(Records that describe objects)
_____

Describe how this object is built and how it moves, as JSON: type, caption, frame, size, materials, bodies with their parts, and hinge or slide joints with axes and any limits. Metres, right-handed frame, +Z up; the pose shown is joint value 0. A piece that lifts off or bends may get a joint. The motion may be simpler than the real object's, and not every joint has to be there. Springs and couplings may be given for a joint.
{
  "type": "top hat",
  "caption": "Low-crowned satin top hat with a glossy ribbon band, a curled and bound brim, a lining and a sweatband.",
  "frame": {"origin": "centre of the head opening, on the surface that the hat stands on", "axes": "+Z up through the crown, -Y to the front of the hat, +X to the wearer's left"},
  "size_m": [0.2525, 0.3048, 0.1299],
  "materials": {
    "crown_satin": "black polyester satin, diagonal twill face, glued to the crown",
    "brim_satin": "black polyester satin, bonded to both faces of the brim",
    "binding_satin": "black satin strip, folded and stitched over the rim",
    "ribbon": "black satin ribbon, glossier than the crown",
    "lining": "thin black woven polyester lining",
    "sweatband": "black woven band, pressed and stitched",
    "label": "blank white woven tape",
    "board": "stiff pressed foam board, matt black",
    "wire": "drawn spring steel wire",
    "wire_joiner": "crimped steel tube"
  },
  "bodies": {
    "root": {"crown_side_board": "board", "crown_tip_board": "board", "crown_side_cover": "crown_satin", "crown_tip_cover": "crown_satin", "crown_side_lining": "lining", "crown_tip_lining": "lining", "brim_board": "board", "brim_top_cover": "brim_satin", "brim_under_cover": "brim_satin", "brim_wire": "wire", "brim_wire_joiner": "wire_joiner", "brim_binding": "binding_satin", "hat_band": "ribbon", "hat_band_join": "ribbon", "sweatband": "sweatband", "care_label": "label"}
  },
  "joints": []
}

_____

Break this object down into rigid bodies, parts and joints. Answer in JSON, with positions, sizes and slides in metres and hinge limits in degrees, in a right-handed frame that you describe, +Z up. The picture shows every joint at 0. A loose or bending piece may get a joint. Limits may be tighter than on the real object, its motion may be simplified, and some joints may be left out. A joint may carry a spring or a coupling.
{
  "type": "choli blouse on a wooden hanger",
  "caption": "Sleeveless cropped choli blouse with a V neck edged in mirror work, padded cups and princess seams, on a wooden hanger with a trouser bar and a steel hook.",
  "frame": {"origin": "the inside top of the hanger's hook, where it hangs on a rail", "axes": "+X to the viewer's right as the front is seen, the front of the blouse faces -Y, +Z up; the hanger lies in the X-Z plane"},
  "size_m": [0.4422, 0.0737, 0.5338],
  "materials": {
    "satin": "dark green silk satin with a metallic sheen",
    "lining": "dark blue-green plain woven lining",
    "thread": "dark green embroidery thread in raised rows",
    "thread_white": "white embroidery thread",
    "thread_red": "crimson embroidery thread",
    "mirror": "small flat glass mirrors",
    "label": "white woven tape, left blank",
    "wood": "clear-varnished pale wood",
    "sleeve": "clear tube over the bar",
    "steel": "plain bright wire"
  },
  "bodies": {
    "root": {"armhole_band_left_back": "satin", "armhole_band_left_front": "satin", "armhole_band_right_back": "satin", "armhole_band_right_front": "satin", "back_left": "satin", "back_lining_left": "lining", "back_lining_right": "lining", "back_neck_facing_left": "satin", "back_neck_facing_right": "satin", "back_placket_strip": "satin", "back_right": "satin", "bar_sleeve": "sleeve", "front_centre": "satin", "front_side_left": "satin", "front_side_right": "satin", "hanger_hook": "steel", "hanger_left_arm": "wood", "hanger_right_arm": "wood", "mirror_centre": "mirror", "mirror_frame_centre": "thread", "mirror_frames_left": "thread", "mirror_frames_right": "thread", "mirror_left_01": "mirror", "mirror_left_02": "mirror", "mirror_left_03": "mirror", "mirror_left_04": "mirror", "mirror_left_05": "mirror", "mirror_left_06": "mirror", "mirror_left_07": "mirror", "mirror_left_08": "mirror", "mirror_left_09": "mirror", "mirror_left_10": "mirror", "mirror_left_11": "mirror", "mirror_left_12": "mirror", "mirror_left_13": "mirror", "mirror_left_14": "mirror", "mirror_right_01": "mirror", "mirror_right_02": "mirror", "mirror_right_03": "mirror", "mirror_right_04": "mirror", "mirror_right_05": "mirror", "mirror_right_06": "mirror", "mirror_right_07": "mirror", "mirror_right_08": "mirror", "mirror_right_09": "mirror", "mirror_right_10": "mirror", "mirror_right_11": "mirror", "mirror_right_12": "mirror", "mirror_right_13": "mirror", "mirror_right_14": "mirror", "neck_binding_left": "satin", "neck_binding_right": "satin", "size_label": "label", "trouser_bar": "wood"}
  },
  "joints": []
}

_____

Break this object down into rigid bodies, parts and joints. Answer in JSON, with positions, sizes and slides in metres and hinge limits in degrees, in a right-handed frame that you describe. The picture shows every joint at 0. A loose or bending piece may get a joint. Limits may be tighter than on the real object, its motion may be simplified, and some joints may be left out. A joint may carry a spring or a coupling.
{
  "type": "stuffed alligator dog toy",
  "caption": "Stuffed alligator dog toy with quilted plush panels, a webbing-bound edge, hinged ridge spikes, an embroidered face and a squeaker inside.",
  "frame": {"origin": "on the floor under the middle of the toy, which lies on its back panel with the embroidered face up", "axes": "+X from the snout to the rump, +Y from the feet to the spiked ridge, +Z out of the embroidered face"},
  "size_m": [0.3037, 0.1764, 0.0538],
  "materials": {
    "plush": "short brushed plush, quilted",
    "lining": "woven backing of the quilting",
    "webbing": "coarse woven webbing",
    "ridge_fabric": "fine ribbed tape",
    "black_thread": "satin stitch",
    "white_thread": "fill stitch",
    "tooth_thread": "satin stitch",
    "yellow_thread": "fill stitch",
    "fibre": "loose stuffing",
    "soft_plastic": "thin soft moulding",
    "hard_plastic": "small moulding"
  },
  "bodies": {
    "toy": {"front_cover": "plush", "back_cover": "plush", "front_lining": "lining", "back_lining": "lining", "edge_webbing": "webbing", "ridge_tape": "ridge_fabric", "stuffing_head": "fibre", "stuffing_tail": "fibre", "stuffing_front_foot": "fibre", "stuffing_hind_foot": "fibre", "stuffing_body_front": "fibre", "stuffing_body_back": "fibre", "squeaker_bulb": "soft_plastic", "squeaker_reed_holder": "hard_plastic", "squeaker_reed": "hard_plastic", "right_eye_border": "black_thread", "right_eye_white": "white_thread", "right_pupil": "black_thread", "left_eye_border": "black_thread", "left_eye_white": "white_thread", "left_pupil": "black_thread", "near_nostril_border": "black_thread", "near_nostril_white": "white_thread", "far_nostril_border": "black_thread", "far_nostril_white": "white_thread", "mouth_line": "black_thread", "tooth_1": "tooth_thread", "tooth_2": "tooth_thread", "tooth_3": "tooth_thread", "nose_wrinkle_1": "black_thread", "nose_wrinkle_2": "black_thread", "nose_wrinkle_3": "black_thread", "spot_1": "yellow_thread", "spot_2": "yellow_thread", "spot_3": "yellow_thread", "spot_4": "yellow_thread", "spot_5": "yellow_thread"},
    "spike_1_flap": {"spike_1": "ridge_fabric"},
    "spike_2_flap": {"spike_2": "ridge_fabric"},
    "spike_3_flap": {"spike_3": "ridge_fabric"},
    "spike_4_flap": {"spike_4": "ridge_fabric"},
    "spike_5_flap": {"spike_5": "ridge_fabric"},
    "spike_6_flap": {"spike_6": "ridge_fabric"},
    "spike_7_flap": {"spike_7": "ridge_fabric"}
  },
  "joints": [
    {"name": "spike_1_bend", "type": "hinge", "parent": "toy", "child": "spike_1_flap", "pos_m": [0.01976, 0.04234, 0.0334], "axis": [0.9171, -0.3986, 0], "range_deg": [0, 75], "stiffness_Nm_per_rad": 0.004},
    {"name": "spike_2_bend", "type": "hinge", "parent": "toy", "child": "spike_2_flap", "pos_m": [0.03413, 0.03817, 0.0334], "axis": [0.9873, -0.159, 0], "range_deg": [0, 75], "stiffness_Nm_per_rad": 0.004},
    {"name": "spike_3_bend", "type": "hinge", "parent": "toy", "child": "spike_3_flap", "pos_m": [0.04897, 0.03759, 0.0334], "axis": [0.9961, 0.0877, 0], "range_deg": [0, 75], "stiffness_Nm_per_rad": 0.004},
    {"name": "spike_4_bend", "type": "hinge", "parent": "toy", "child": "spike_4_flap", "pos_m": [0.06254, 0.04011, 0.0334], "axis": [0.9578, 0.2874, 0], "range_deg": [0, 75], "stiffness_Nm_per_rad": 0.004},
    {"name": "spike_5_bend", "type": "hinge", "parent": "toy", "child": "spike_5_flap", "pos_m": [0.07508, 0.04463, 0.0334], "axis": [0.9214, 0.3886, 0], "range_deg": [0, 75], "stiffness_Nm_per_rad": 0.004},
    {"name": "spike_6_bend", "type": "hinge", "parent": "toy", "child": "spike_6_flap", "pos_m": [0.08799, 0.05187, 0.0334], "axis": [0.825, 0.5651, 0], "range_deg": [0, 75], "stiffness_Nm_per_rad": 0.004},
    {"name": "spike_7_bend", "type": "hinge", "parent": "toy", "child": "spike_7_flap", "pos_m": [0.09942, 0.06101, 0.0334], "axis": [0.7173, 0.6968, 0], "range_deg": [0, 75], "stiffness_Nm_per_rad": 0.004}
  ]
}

_____

WHAT THIS TASK INVOLVES >> Collect from the data above every line that includes "JSON".

OUTPUT OF THE TASK >>
Describe how this object is built and how it moves, as JSON: type, caption, frame, size, materials, bodies with their parts, and hinge or slide joints with axes and any limits. Metres, right-handed frame, +Z up; the pose shown is joint value 0. A piece that lifts off or bends may get a joint. The motion may be simpler than the real object's, and not every joint has to be there. Springs and couplings may be given for a joint.
Break this object down into rigid bodies, parts and joints. Answer in JSON, with positions, sizes and slides in metres and hinge limits in degrees, in a right-handed frame that you describe, +Z up. The picture shows every joint at 0. A loose or bending piece may get a joint. Limits may be tighter than on the real object, its motion may be simplified, and some joints may be left out. A joint may carry a spring or a coupling.
Break this object down into rigid bodies, parts and joints. Answer in JSON, with positions, sizes and slides in metres and hinge limits in degrees, in a right-handed frame that you describe. The picture shows every joint at 0. A loose or bending piece may get a joint. Limits may be tighter than on the real object, its motion may be simplified, and some joints may be left out. A joint may carry a spring or a coupling.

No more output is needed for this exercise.